So the ETB are not to blame when violence has been justified in the name of ‘Buddhism’. Yet, it challenges us to develop an explicit position towards the history (and present) of Buddhism & violence.

My personal position is that the Buddha’s teaching addresses the spiritual practitioner and has validity only in this field and neither claims nor exemplifies to be applied to society as a whole or politics - in fact quite the opposite when we think of right speech. So when I think or talk about politics and social justice I am careful not to do it as a Buddhist and not to mix those two contexts.

What I am encouraged to do as a Buddhist is to face the facts, i.e. that in the name of or with the acceptance of Buddhist institutions people were and still are violent, be it in Japan, Myanmar, Sri Lanka or Thailand. The article “Brian Daizen Victoria - Violence-enabling Mechanisms in Buddhism”, along with its bibliography is one step and reminder in that direction. Even though it focuses on the 20th century there are also older examples of institutional consent of violence. (Another source is Michael Jerryson, Mark Juergensmeyer: Buddhist Warfare).

One aspect that is present in the EBT is the “passive-aggressive karma-retribution belief” where in many instances we are told that because of certain acts people have to suffer in the after-life / next life. That is consistent with conditionality and that each kamma has its fruit, but I still squirm when I read MN 135: When a killer is reborn his life will be short, angry people will be ugly, who doesn’t give to monks will be poor etc. That teaching is in itself insulting to the complexity of kamma and also opens the door wide to think “Look at this ugly person, s/he must have been very angry in the past life”. MN 136 is already weakening this oversimplicity. But I remember reading a sutta (does anyone have the source?) where the Buddha says that we shouldn’t bother trying to figure out the workings of kamma, and that it’s too complex.


does this mean you’re a part-time Buddhist? or have a split personality, one for Dhamma and one for secular life or everything else?
if that’s the case the fruits of the path must too only manifest within a certain setting but not outside of it, a part-time arahant, how’s that sound?

if anything the Buddha didn’t approve debating politics, admittedly by monastics, but the benefits of such abstention aren’t confined to them

still if one can’t resists being sucked in to this cesspool i can’t imagine how the factor of Right speech may be ignored
if one can’t maintain Right speech while debating politics, it’s best to avoid such debates to begin with, yet it’s a good occasion for training Right speech

this was discussed some time earlier
one cannot justify disdain towards unfortunate or disabled people by appeal to their kamma without concurrently violating dhammic principles of non-ill-will, non-harmfulness, good-will, compassion, abandonment and non-development of unskillful mental qualities and so forth


Must MN 135 defined your Buddhism?

I must confess this sutta also makes me squirm: (i) it does not conform with my world-view about the causes of social-injustice; (ii) I find it exceptionally irresponsible; (iii) even if I read it in the language of metaphor, I would not expect a Buddha to speak in the language of metaphor in this situation to a Brahman student; & (iv) it appears to contradict AN 3.61 & other teachings.

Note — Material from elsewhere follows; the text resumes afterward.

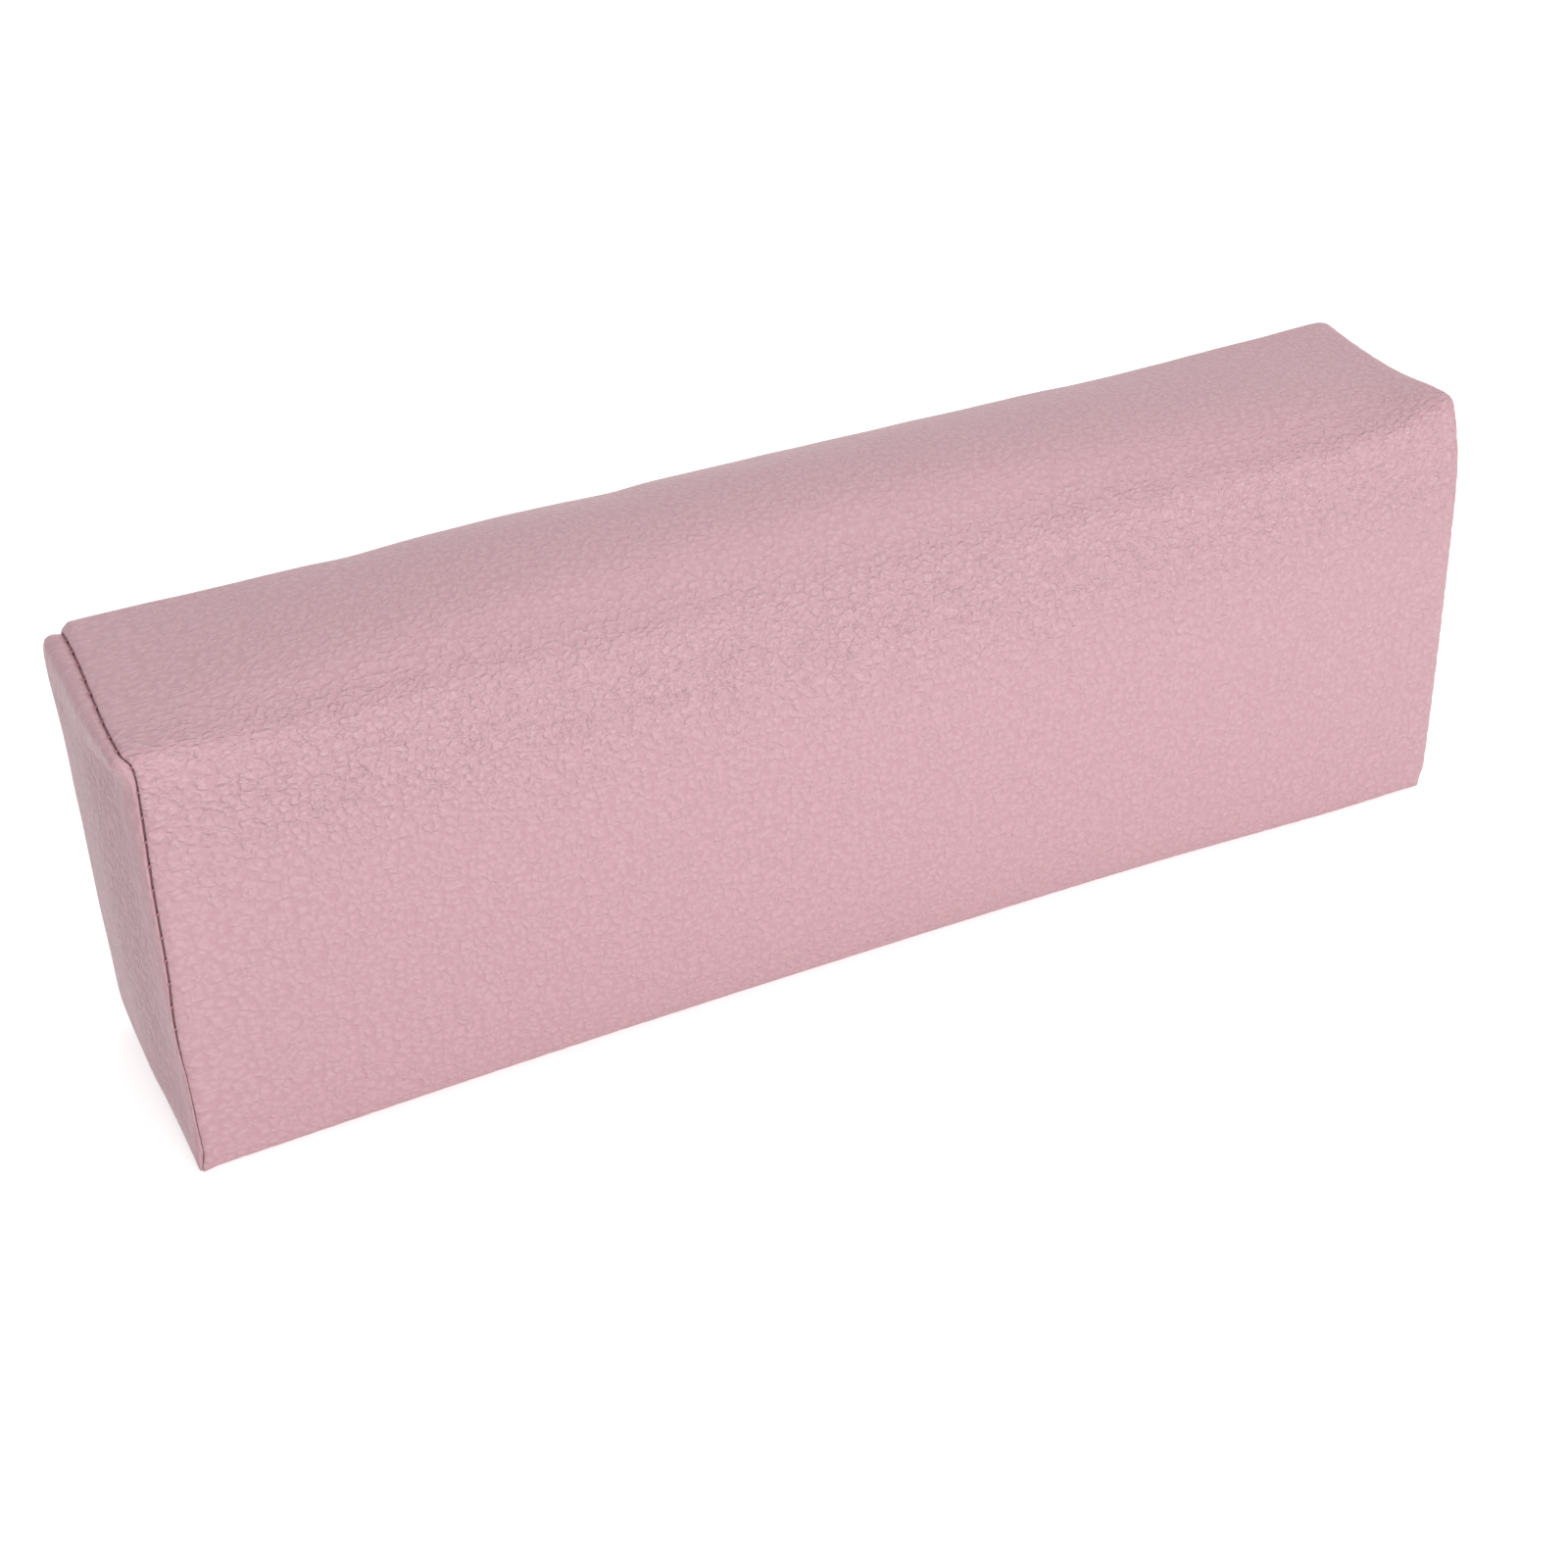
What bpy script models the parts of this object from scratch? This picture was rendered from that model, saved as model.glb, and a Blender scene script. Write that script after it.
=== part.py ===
"""Manicure hand rest: a foam block in a sewn cover of pebbled faux leather.

Metres, +Z up. The rest stands on the narrow long panel of its cover. Its length runs along X and
its front faces -Y. The origin is the middle of its footprint, on the surface that it stands on.

The cover has four panels. One strip runs up the front, over the top and down the back, a panel
closes each end, and a fourth closes the bottom. The border of each panel rolls in to its seams and
turns inwards along the mitre of the two faces, as a seam allowance does. Everything is laid out
on a block with straight sides first, and plump() then moves each point to where the filling
pushes it.
"""

import math

import bmesh
import bpy

# The block, along X, Y and Z, before the filling rounds it
LENGTH = 0.294
DEPTH = 0.056
HEIGHT = 0.100

# The sewn cover
LEATHER = 0.0012  # thickness of the faux leather with its knitted backing
ROLL_RADIUS = 0.00125  # of a panel's border, where it rolls in to the seam
ALLOWANCE = 0.0025  # width of the turned-in border past the seam line
TURNED_RADIUS = 0.0006  # left inside the turned-in border, round the top corners of an end
THREAD = 0.0006  # diameter of the sewing thread
THREAD_TURN = 0.0012  # how far the thread cuts a sharp corner
GAP = 0.0003  # between two pieces that touch

# How the filling rounds it
MIDDLE_FOLD = 0.014  # radius of the two top folds, mid-length
SIDE_CROWN = 0.0025  # of the front and the back
TOP_CROWN = 0.0020
END_BOW = 0.0018  # of the upright end seams
END_CROWN = 0.0020  # of an end panel, past its seams
END_HOLLOW = 0.0020  # of an end's top seam, between its corners
FOOT_PULL = 0.0025  # how far the long bottom seams draw in, mid-length
FOOT_LIFT = 0.0008  # how far they rise, mid-length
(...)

Those who fall back on past deeds as the essential truth have no desire to do what should be done and to avoid doing what should not be done nor do they make an effort in this respect. Since they do not apprehend as true and valid anything that should be done or should not be done, they are muddle-minded, they do not guard themselves… This was my first legitimate refutation of those ascetics and brahmins who hold such a doctrine and view. AN 3.61

Whatever brahmans & contemplatives, teachers of kamma, who declare that pleasure & pain are self-made, even that is dependent on contact. Whatever brahmans & contemplatives, teachers of kamma, who declare that pleasure & pain are other-made, even that is dependent on contact. SN 12.25

And what is the cause by which kamma comes into play? Contact is the cause by which kamma comes into play. AN 6.63

Now, craving is dependent on feeling, seeking is dependent on craving, acquisition is dependent on seeking, ascertainment is dependent on acquisition, desire and passion is dependent on ascertainment, attachment is dependent on desire and passion, possessiveness is dependent on attachment, stinginess is dependent on possessiveness, defensiveness is dependent on stinginess, and because of defensiveness, dependent on defensiveness, various evil, unskillful phenomena come into play: the taking up of sticks and knives; conflicts, quarrels, and disputes; accusations, divisive speech, and lies DN 15

He who inflicts violence on those who are unarmed and offends those who are inoffensive will soon come upon one of these ten states: Sharp pain or disaster, bodily injury, serious illness or derangement of mind, trouble from the government or grave charges, loss of relatives or loss of wealth or houses destroyed by ravaging fire; upon dissolution of the body that ignorant man is born in hell… Dhp 137


I agree that in a world where most people don’t give a damn about kamma and rebirth, it’s pretty hard to compete with politicians who will say anything to get elected. Trying to change the system for the better from inside is most likely going to end up in the system changing us for the worse. But if we do happen to be in a position where people are listening to us, we probably should advocate non-violence and telling the truth etc. If we link it to “mumbo-jumbo” like kamma and rebirth, people might dismiss us right away as religous nuts, but there are also heaps of negative consequences for bad actions visible here and now that we could justify our positions with. So perhaps it’s not a totally lost cause.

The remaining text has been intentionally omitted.